You have read so much on HN about how hard it is for a non-developer to hire a great developer, and how hard it is for an office culture to survive the loss of a great leader. Why do you think any other field is different? How could Stalin dependably hire the world's greatest ag planner if he is not a great ag planner himself, and even if a great planner was chosen, how could he reliably ensure his office remained great after his tenure there?

That's not the only problem, but it's the main practical problem, and a serious one.

Edit: and that's even assuming a qualified person exists to fulfill some of these dreams -- definitely questionable.


This is definitionally backwards. It assumes that it can be known ahead of time who the "best" are.

"Picking better technocrats" is impossible a priori. We don't know who the best are until they have been selected by the market. It's like determining ahead of time what the best species are.

"Best" is not defined, it is discovered. Until then, we don't even know the meaning of the term.


We could define it, if you define what you want your outcomes to be. For example, if we want to scientifically manage steel production in a way that maximizes steel output per given cost, then we need highly skilled statisticians and logistics supply-chain people in charge.
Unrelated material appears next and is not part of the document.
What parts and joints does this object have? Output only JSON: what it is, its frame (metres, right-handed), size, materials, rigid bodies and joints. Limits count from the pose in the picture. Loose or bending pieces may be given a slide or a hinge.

Presumably it's possible to develop objective tests for someone's skill at statistics or supply-chain management (that's why we have technical education, right?), and then put those skilled people in charge, rather than someone like Brezhnev. Or, if you want to develop electric cars, then put the country's top engineers on the project, rather than someone who happens to be the brother of the oblast governor's wife.

(I'm not sure I actually believe that. But I'm not sure I believe the market answer either, since on the scale of large companies, there are so many factors involved, that luck and timing more than skill tend to be huge ones determining who ends up in top management positions of successful companies.)


Well, I think that the most objective test is a market. Efficiency only matters if we know what the goal is, and we don't. Why are electric cars the correct outcome, a priori? Our choice of electric cars as a goal is instinctual.

This is why we have ethanol subsidies. We "knew" the right outcome and tried to make it so.


It is questionable whether the market really determines what is best. Worse is better.


It's worse than that. Many Soviet bureaucrats were very smart people who believed in what try were doing. But "merit" in the context of a system that is just wrong on many levels results in a warped perception of "merit".


> So in effect the main problem with the Soviet system was that the wrong managers were in charge?

Just one of the problems. The other problem is that managers did not have knowledge that is available in a free market, because of what they were expected to make decisions about. If you fix the price of something then it's harder to know its real market value.


Good stuff... TFA would make sense if they said concentration of wealth leads to oligopoly, or highly imperfect competition, or rent-seeking. But those are different from central planning. In the 50s, when a vertically integrated GM or Ford controlled 3% of GDP, that was as close to central planning as we got. But back then, interestingly, wealth and incomes were less concentrated than today. The link between concentration of wealth and the form of industrial organization is not very clear.


In the 50's the managers of GM and other successful companies paid over 90% marginal tax on income. I am sure that had an effect on their decision making process; i.e. Should I pay myself a $1000 bonus and be able to spend less than $90 of it? - or should I re-invest that $1000 in the company?


or should I build an empire with lots of perks for me, and just make sure shareholders do well enough that I don't get fired, and who cares if the company goes down the tubes 20 years after I leave.